Given that to be the case, why would it be terribly surprising if we killed off a species here or there, without giving much thought to the consequences of doing that? Would it be any more of a surprise if we have caused tremendous environmental damage to so many parts of the world. We want what we want, without any consideration of the damage that results when we just take what we want.
In the most recent periods of this planet's natural history, we have witnessed some of the most catastrophic destruction and loss of animal and plant species of all times . These waves of destruction took place as pre-human species and then the more evolved species like the Neanderthals and the homo sapiens spread across the world. And as a species, we haven't stopped doing that since then. What mankind did to Easter Island ecologically and then to themselves there is surely a cautionary tale to which those of us in the 21st century should surely pay heed.

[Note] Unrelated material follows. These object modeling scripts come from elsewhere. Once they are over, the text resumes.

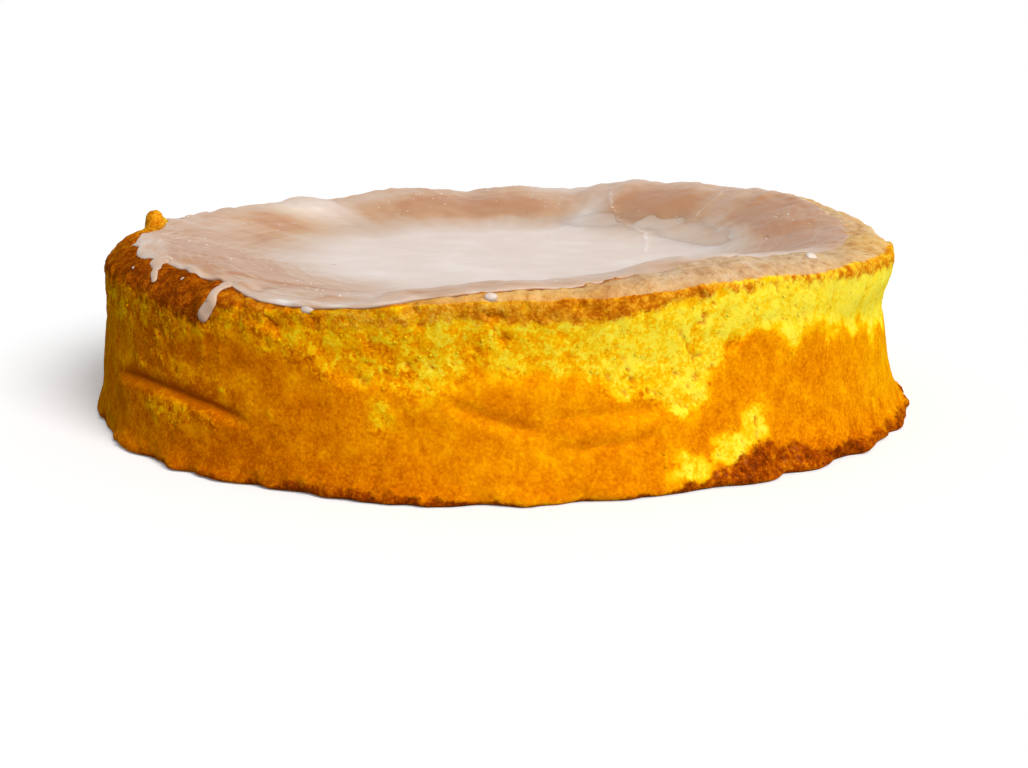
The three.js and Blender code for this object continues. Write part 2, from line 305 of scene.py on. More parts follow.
def mathNode(tree, operation, *values, clamp=False):
    made = addNode(tree, "ShaderNodeMath", dict(enumerate(values)), operation=operation, use_clamp=clamp)
    return made.outputs[0]


def times(tree, a, b):
    return mathNode(tree, "MULTIPLY", a, b)


def timesPlus(tree, a, b, c):
    # a times b, plus c
    return mathNode(tree, "MULTIPLY_ADD", a, b, c)


def plus(tree, a, b):
    return mathNode(tree, "ADD", a, b)


def minus(tree, a, b, clamp=False):
    return mathNode(tree, "SUBTRACT", a, b, clamp=clamp)


def vectorNode(tree, operation, *values):
    return addNode(tree, "ShaderNodeVectorMath", dict(enumerate(values)), operation=operation).outputs[0]


def scaleNode(tree, vector, amount):
    return addNode(tree, "ShaderNodeVectorMath", {0: vector, "Scale": amount}, operation="SCALE").outputs[0]


def rangeNode(tree, value, low, high, toLow=0.0, toHigh=1.0):
    made = addNode(tree, "ShaderNodeMapRange", {0: value, 1: low, 2: high, 3: toLow, 4: toHigh},
                   interpolation_type="SMOOTHSTEP")
    return made.outputs[0]


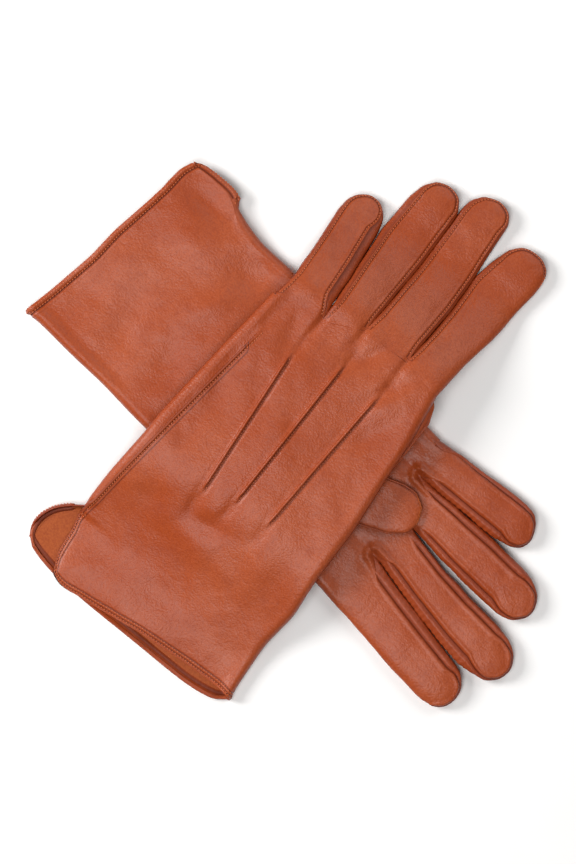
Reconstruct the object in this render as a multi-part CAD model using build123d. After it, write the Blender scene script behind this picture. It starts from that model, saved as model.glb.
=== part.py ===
"""A pair of gentleman's leather dress gloves, lying crossed: the left glove, back up, over the right, palm up.

Each glove is built flat in its own plan frame, in millimetres: a runs across the glove towards the index
finger's side, b runs from the cuff to the fingertips, and z is up. Leather sheets are thin plates, with
upright strips between them as the fourchettes, the side fold and the side seam. The left glove then follows
a drape over the right one. The pair's frame has +Z up, +Y along the left glove from cuff to fingertips, and
its origin in the middle of the pair's base box, on the face that rests on the table.
"""

from build123d import *

import math
import os
from dataclasses import dataclass, field

# Leather and heights
SHEET = 1.0  # thickness of a leather sheet
CAVITY = 6.5  # inner height of a glove that lies empty
THUMB_SHEET = 0.8
THUMB_CAVITY = 2.4  # a thumb lies pressed between palm and palm
LAYER_GAP = 0.3  # between pieces that lie on each other and move apart
HINGE_GAP = 0.4  # between a finger and the hand, at the knuckle line
BINDING_WIDTH = 2.4  # the bound edge of cuff and vent
POINT_WIDTH = 1.4  # the raised lines on the back
POINT_HEIGHT = 0.6

GLOVE_HEIGHT = CAVITY + 2 * SHEET
THUMB_HEIGHT = THUMB_CAVITY + 2 * THUMB_SHEET
RIGHT_THUMB_Z = GLOVE_HEIGHT + LAYER_GAP
LEFT_THUMB_Z = RIGHT_THUMB_Z + THUMB_HEIGHT + LAYER_GAP
PLATEAU = LEFT_THUMB_Z + THUMB_HEIGHT + LAYER_GAP  # the left palm's underside where it lies on the right glove

# How the gloves cross
CROSSING = {"left": 124.0, "right": 125.2}  # from each cuff to the point where the centre lines cross
RIGHT_TURN = -98.1  # degrees from the left glove's direction to the right glove's
CENTRE = (9.73, 9.17)  # the middle of the pair's base box, from the point where the centre lines cross

# The left glove's drape: (b, height of the palm's underside), straight between these stations
DRAPE = ((-30.0, 0.0), (22.0, 0.0), (80.0, PLATEAU), (180.0, PLATEAU), (232.0, 0.0), (300.0, 0.0))
FLAT = ((-30.0, 0.0), (300.0, 0.0))

# Stations along the hand, from the end of the vent to the knuckles
VENT_END = 30.0
WRIST = 95.0
KNUCKLES = 180.0
THUMB_HOLE = (18.0, 32.0)  # the oval hole in the palm, as a rectangle across and along
TALL = 80.0


@dataclass
class Digit:
    """A finger or thumb in plan: its base on the hinge line, its tip, and its widths at both."""

    name: str
    base: tuple
    tip: tuple
    base_width: float
    tip_width: float
    rounding: float = 0.44  # of the tip's width

    def direction(self):
        """The unit vector from base to tip."""
        return (Vector(*self.tip) - Vector(*self.base)).normalized()

    def across(self):
        """The unit vector to the digit's index side."""
        d = self.direction()
        return Vector(d.Y, -d.X)

    def at(self, along, side):
        """A plan point at a distance past the base line, and a distance to the index side."""
        return Vector(*self.base) + self.direction() * along + self.across() * side

    def length(self):
        """From the hinge line to the tip."""
        return (Vector(*self.tip) - Vector(*self.base)).length

    def outline(self, inset=0.0, start=0.0):
        """The plan face, drawn in by inset, from start to the rounded tip."""
        end = self.length() - inset
        base_half = self.base_width / 2 - inset
        tip_half = self.tip_width / 2 - inset
        corners = [self.at(start, -base_half), self.at(end, -tip_half), self.at(end, tip_half), self.at(start, base_half)]
        face = polygon(corners)
        tips = face.vertices().filter_by(lambda v: (Vector(v.X, v.Y) - self.at(end, 0)).length < self.tip_width)
        return fillet(tips, max(self.rounding * self.tip_width - inset, 0.5))

    def round_start(self):
        """Where the sides end and the rounding of the tip begins."""
        return self.length() - self.rounding * self.tip_width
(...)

The species, homo sapiens, has a larger brain, a remarkable hand with which to build weapons and tools, and can manipulate the environment in ways that were never imagined before its presence in the world. Systematically, the fragile interdependent eco-system of this planet is being abused and systematically destroyed by what ee cummings called "manUnkind."
Let me repeat: We want what we want, no matter the price which this small planet will have to pay. All too soon, we humans may be paying a fearful price as well. As a species, are just too willful and shortsighted to realize that.
So if you are wondering why we humans... we homo sapiens... have earned the truly dubious honor of being the worst, most destructive parasite on this planet, well, now you know. To all of us, I say, congratulations.
Yeah. Right!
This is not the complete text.